In their opposition submissions, Defendants seek an award of all costs and damages, including attorney's fees. Pursuant to N.Y. C.P.L.R. § 6212(e), The plaintiff shall be liable to the defendant for all costs and damages, including reasonable attorney's fees, which may be sustained by reason of the attachment if . . . it is finally decided that the plaintiff was not entitled to an attachment of the defendant's property. Plaintiff's liability shall not be limited by the amount of the undertaking.

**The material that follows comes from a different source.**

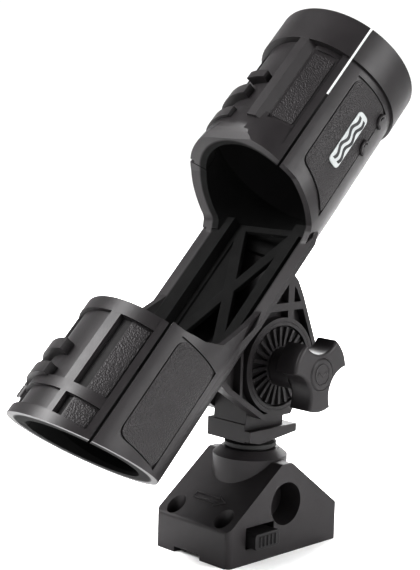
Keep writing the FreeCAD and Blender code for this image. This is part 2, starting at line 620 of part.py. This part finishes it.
def front_lid():
    start = "front_edge - 3"
    parts = lid_wall("front", start, "front_end", "lid_sink")
    parts += [wall("front_band", "front_collar", "front_end", BORE, "tube_radius + collar_proud", LID_FROM,
                   LID_TO),
              mouth("front_mouth", LID_FROM, LID_TO), bell("front_bell", "hinge_angle + 2.5", LID_TO),
              rib("front_rib", "86", "front_collar + 0.5",
                  ((5, 37.6), (7.5, 42.6), (15, 42.6), (21, 39), (21, 37.4)))]
    facet = doc.addObject("Part::Box", "front_facet")
    bind(facet, Length="front_collar - 3 - 89", Width="15", Height="10")
    turn = Rotation(Vector(1, 0, 0), size("facet_angle"))
    facet.Placement = Placement(turn.multVec(Vector(89, -7.5, size("facet_distance"))), turn)
    rooms = [knuckle_room(f"front_room_{i}", at) for i, at in enumerate(SHELL_KNUCKLES[:3])]
    trimmed = cut("front_trim", fuse("front_full", *parts), facet, reel_opening("front_lid_opening"),
                  *rooms,
                  *pin_channels("front_lid"))
    clip = wall("front_clip", "112.5", "117.5", "tube_radius - 3.4", "tube_radius + 2.8", "-17", "1")
    straps = [knuckle(f"front_knuckle_{i}", at, LID_FROM, "hinge_angle + 52")
              for i, at in enumerate(LID_KNUCKLES[:2])]
    node(fuse("front_lid", trimmed, clip, *straps), "front_lid", tube_frame())


def rear_lid():
    end = "rear_edge - 2"
    parts = lid_wall("rear", "butt_end - 16", end, "rear_lid_sink")
    parts += [wall("rear_band", "-50", end, LID_BORE, "tube_radius - flange_sink", LID_FROM, LID_TO),
              wall("rear_flange", "-98.4", "-92.6", "tube_radius - 3.4", "tube_radius - flange_sink",
                   "hinge_angle + 10", LID_TO),
              wall("rear_rim", "butt_end - 16", "-111", LID_BORE, "tube_radius + butt_proud", LID_FROM,
                   LID_TO),
              butt_lip("rear_butt_lip", LID_FROM, LID_TO),
              rib("rear_rib", "-93", "-49", ((6, 37.2), (9, 40.6), (17.5, 40.6), (18.5, 37))),
              rib("rear_rib_short", "-112", "-98", ((10, 37.2), (12, 40.6), (17, 40.6), (18, 37)))]
    grooves = [wall("rear_groove", "-92.4", "-50.2", "37.3", "40", "18.5", "27"),
               wall("rear_groove_short", "-110.8", "-98.6", "37.3", "40", "18", "23")]
    rooms = [knuckle_room(f"rear_room_{i}", at) for i, at in enumerate(SHELL_KNUCKLES[3:])]
    trimmed = cut("rear_trim", fuse("rear_full", *parts), butt_cutter("rear_butt"), *grooves, *rooms,
                  *pin_channels("rear_lid"))
    straps = [knuckle(f"rear_knuckle_{i}", at, LID_FROM, "hinge_angle + 52")
              for i, at in enumerate(LID_KNUCKLES[2:])]
    node(fuse("rear_lid", trimmed, *straps), "rear_lid", tube_frame())


def hinge_pins():
    y, z = pin_centre()
    for place, (start, length) in PINS.items():
        pin = cylinder(f"{place}_pin", "pin_radius", length, axis=(1, 0, 0), base=(start, f"{y}", f"{z}"))
        node(pin, f"{place}_hinge_pin", tube_frame())


def badge_plate():
    pad = wall("badge_pad", "88", "125.4", "tube_radius + 0.1", "tube_radius + 1.1", "80", "92")
    node(pad, "badge_plate", tube_frame())


def check_document():
    doc.recompute()
    for item in doc.Objects:
        if "Invalid" in item.State or "Error" in item.State:
            raise RuntimeError(f"{item.Name} failed: {item.State}")
    for item in nodes:
        if item.Shape.isNull() or not item.Shape.isValid() or not item.Shape.Solids:
            raise RuntimeError(f"{item.Label} has no valid solid")
        print(f"{item.Label}: {len(item.Shape.Solids)} solid(s), {item.Shape.Volume / 1000:.2f} cm3")


def write_parts():
    os.makedirs("parts", exist_ok=True)
    for item in nodes:
        item.Shape.exportStep(f"parts/{item.Label}.step")


fill_sheet()
mount_base()
lock_button()
swivel_post()
cradle_bracket()
for _, which in SIDES:
    ratchet_disc(which)
pivot_hardware()
clamp_knob()
cradle_shell()
side_panels()
trough_floor()
front_lid()
rear_lid()
hinge_pins()
badge_plate()
check_document()
write_parts()
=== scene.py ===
import json
import math

import bmesh
import bpy
from mathutils import Matrix, Vector


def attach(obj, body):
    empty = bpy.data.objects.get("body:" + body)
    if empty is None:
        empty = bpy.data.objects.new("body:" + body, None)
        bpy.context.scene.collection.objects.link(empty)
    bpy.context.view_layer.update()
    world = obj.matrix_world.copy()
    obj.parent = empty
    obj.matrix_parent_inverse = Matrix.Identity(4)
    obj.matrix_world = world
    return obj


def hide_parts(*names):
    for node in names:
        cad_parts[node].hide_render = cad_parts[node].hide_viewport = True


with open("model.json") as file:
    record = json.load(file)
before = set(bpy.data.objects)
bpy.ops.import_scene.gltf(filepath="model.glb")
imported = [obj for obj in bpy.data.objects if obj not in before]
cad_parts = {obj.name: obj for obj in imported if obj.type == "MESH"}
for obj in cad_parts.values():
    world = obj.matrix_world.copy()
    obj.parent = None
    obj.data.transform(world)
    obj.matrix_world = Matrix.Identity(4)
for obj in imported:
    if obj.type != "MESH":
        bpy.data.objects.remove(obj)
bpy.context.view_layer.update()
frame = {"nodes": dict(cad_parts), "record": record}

# A rod holder in charcoal nylon. Lengths in the tables are millimetres, and angles are degrees.
# The tube's frame: s runs along its axis, and angles go round it from the top towards the knob side.
MM = 0.001
PITCH = math.radians(45.7)
ALONG = Vector((math.cos(PITCH), 0, math.sin(PITCH)))
ACROSS = Vector((-math.sin(PITCH), 0, math.cos(PITCH)))
PIVOT = Vector((0, 0, 104.6))
TUBE = PIVOT + ACROSS * 66.3
RADIUS = 41.2
SHARP_ANGLE = 32
STRIP_WIDTH = 1.5
ARC_STEPS = 5
BODY_OF = {node: body for body, nodes in frame["record"]["behaviour"]["bodies"].items() for node in nodes}
SLOT_OF = {row["node"]: row["material_slot"] for row in frame["record"]["subparts"]}

# The width of each moulded part's rounded edges: parts with plain flat faces, then parts with pierced ones.
PLAIN_EDGES = {
    "mount_base": 0.9, "swivel_post": 0.8, "knob_body": 0.7, "knob_cap": 0.3, "lock_button": 0.4,
    "cradle_bracket": 0.45, "ratchet_disc_right": 0.25, "ratchet_disc_left": 0.25, "cradle_shell": 0.5,
}
PIERCED_EDGES = {"trough_floor": 0.4, "front_lid": 0.4, "rear_lid": 0.4}

# Studio, in metres: the floor's profile as reach and height, and each light's place, power and size.
FLOOR_PROFILE = ((0.0, 0), (1.5, 0), (2.0, 0.03), (2.5, 0.15), (3.0, 0.4), (3.4, 0.9), (3.6, 1.6), (3.7, 3.2))
FLOOR_STEPS = 64
LIGHTS_AIM = (0, 0, 0.15)
LIGHTS = {
    "key": ((-1.1, 0.5, 1.3), 78, 0.9),
    "side": ((0.4, -1.4, 0.7), 32, 0.8),
    "rim": ((1.2, 0.6, 0.9), 34, 0.8),
}
WORLD_STRENGTH = 0.45
VIEW_GAMMA = 0.72

# Distances from the tube's axis, in metres, between which the painted shade on the inner wall gives way to
# the outer wall's own tone.
HOLLOW_FROM, HOLLOW_TO = 0.0366, 0.0380
# The near-black colour painted on the tube's inner walls as shade, where little light reaches.
HOLLOW_PAINTED_SHADE = (0.0006, 0.0006, 0.0006, 1)


def on_tube(s, angle, radius):
    """The point at s along the tube, an angle round it and a distance from its axis, in metres."""
    turn = math.radians(angle)
    aside = Vector((0, -radius * math.sin(turn), 0))
    return (TUBE + ALONG * s + ACROSS * (radius * math.cos(turn)) + aside) * MM


# ---------------------------------------------------------------- camera, floor and light
def camera():
    """The camera stands low on the knob's side and looks up the tube from its butt end."""
    turn, rise, roll = math.radians(44.82), math.radians(7.54), math.radians(1.71)
    distance, aside, above, lens = 0.8, -0.021, 0.1458, 88.69
    back = Vector((-math.cos(rise) * math.cos(turn), -math.cos(rise) * math.sin(turn), math.sin(rise)))
    flat_right = Vector((math.sin(turn), -math.cos(turn), 0))
    flat_up = back.cross(flat_right)
    right = flat_right * math.cos(roll) + flat_up * math.sin(roll)
    up = flat_up * math.cos(roll) - flat_right * math.sin(roll)
    data = bpy.data.cameras.new("camera")
    data.lens, data.sensor_width = lens, 36
    data.clip_start, data.clip_end = 0.01, 60
    eye = bpy.data.objects.new("camera", data)
    place = back * distance + right * aside + up * above
    eye.matrix_world = Matrix((right, up, back)).transposed().to_4x4()
    eye.location = place
    bpy.context.scene.collection.objects.link(eye)
    bpy.context.scene.camera = eye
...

N.Y. C.P.L.R. § 6212(e) (McKinney 1980).*fn9 However, the record is not clear as to what damages, including reasonable attorney's fees, may have been sustained by Entel and Bolivia by reason of the attachment of Entel's property. Therefore, Defendants' request is denied without prejudice to renewal in accordance with the following briefing schedule:

Defendants Entel and Bolivia shall file and serve, with courtesy copies provided for chambers, separate motions, accompanied by evidentiary material and memoranda of law, detailing precisely what monetary amount each defendant seeks to recover pursuant to section 6212(e), no later than August 25, 2008 . Plaintiff ETI shall file and serve, with courtesy copies provided for chambers, separate responses to each defendant's papers no later than September 5, 2008 , and each defendant may file and serve its reply no later than September 12, 2008 .


For the foregoing reasons, Plaintiff's motion to confirm the attachment is denied and the Court's Ex Parte Order of Attachment dated May 5, 2008 (Docket Entry No. 10), is hereby vacated to the extent it authorizes attachment of the assets of Defendant Empresa Nacional de Telecommunicaciones Entel S.A. The Letter of Credit posted by ETI with the Clerk of Court pursuant to the Ex Parte Order of Attachment shall not, however, be discharged without further order of the Court. Defendants' requests for costs and damages are denied without prejudice to renewal in accordance with the procedures detailed above. The briefing schedule in connection with Defendants' motions to dismiss the complaint shall remain in suspense pending further order of this Court.

The Clerk of Court is respectfully requested to tcrminate Docket Entry No. 3.